Мы изнутри судить свой век не можем.
(«Урок», перевод Г. Кружкова)

Один из частых образов у Фроста — хрупкая крупица жизни в грозном хаосе стихии. То это пучок васильков, которые пощадила стальная коса. То гнездо с птенцами посреди скошенного луга. То молоденькая березка, одиноко стоящая у каменной стены. То мотылек, чудом уцелевший среди лютой стужи. В них аккумулирована непокорная энергия сопротивления силам распада. Эта фолкнеровская вера Фроста в способность человека выстоять и уцелеть наперекор жестокому своеволию внешних обстоятельств была надежным оплотом фростовского гуманизма.

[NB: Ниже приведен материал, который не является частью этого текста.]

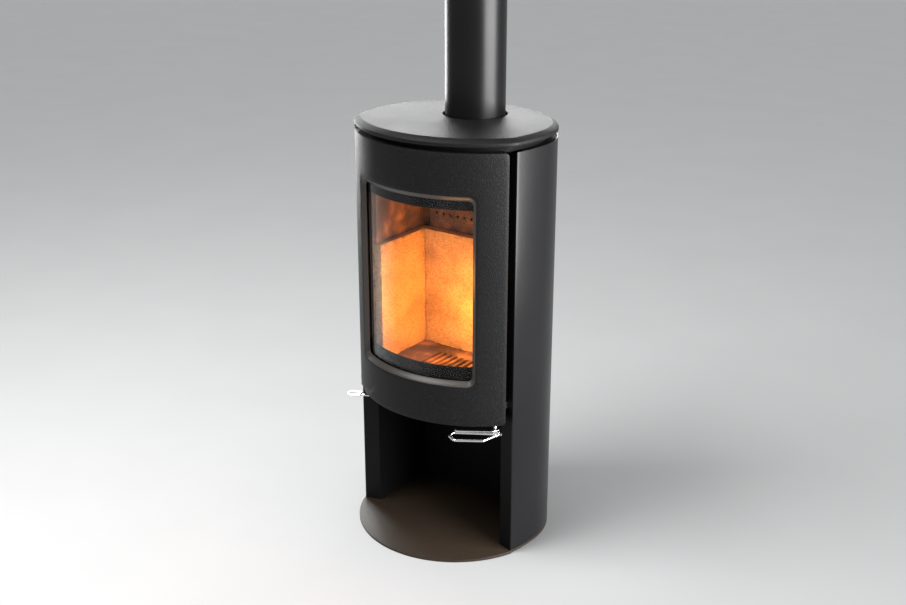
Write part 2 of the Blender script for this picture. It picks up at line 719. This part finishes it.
def curved_rectangle(radius, half, z0, z1, corner):
    """Rounded rectangle on an upright cylinder; half is its half width along the door's face."""
    flat = []
    reach = half - corner
    centres = [(reach, z0 + corner, -90), (reach, z1 - corner, 0),
               (-reach, z1 - corner, 90), (-reach, z0 + corner, 180)]
    straight = [SIDE_STEPS, TOP_STEPS, SIDE_STEPS, TOP_STEPS]
    corners = []
    for u, z, start in centres:
        turn = [math.radians(start + 90 * i / TURN_STEPS) for i in range(TURN_STEPS + 1)]
        corners.append([(u + corner * math.cos(a), z + corner * math.sin(a)) for a in turn])
    for k in range(4):
        flat += corners[k]
        (u0, z_from), (u1, z_to) = corners[k][-1], corners[(k + 1) % 4][0]
        for i in range(1, straight[k]):
            t = i / straight[k]
            flat.append((u0 + (u1 - u0) * t, z_from + (z_to - z_from) * t))
    return [Vector((*on_arc(radius, u / FRONT_R), z)) for u, z in flat]


FACE, PLATE_BACK = FRONT_R, FRONT_R - DOOR_PLATE
RIM_DEPTH = 0.010
RIM_BACK = PLATE_BACK - RIM_DEPTH
DOOR_HALF = DOOR_ANGLE * FRONT_R
BEVEL = 0.012
glass_lo, glass_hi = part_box("door_glass")
WINDOW_LO, WINDOW_HI = glass_lo.z + BEVEL, glass_hi.z - BEVEL
WINDOW_X = 0.171
WINDOW_HALF = math.asin(WINDOW_X / FACE) * FRONT_R
SIGHT_HALF = math.asin((WINDOW_X - BEVEL) / PLATE_BACK) * FRONT_R
EDGE_SOFT, DOOR_CORNER, RIM_CORNER = 0.0016, 0.010, 0.006


def door_ring(radius, inset):
    corner = DOOR_CORNER - inset
    return curved_rectangle(radius, DOOR_HALF - inset, DOOR_LO + inset, DOOR_HI - inset, corner)


def rim_ring(radius, inset_x, inset_z):
    """Inside edge of the rim behind the plate."""
    z0, z1 = DOOR_LO + inset_z, DOOR_HI - inset_z
    return curved_rectangle(radius, DOOR_HALF - inset_x, z0, z1, RIM_CORNER)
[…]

Новая встреча с американским поэтом стала в каком-то смысле неожиданностью. Не только потому, что поэт, который раньше представлялся нам простым и понятным, оказался сложнее, мудрее. Ведь Фрост заговорил с нами на ином языке. Да, мы привыкли к тому Фросту, с которым нас познакомили И. Кашкин, М. Зенкевич и А. Сергеев. А здесь подавляющее большинство переводов (Р. Дубровкин, Б. Хлебников, А. Кушнер, О. Чухонцев, Г. Кружков, А. Казарновский и др.) — новые. Можно, наверное, только радоваться такому взрыву интереса наших современных поэтов к творчеству американского классика. Это действительно очень хорошо, что нам, читателям, дают возможность открыть новые грани, всю многосмысленность лирики Фроста.

Есть книги, которые уважительно называются итоговыми. Такими стали «Листья травы» Уитмена и «Избранное» Сэндберга, выпущенные не столь давно издательством «Художественная литература». Эта книга едва ли подводит какие-то итоги, скорее, приглашает к дальнейшему освоению творчества американского поэта.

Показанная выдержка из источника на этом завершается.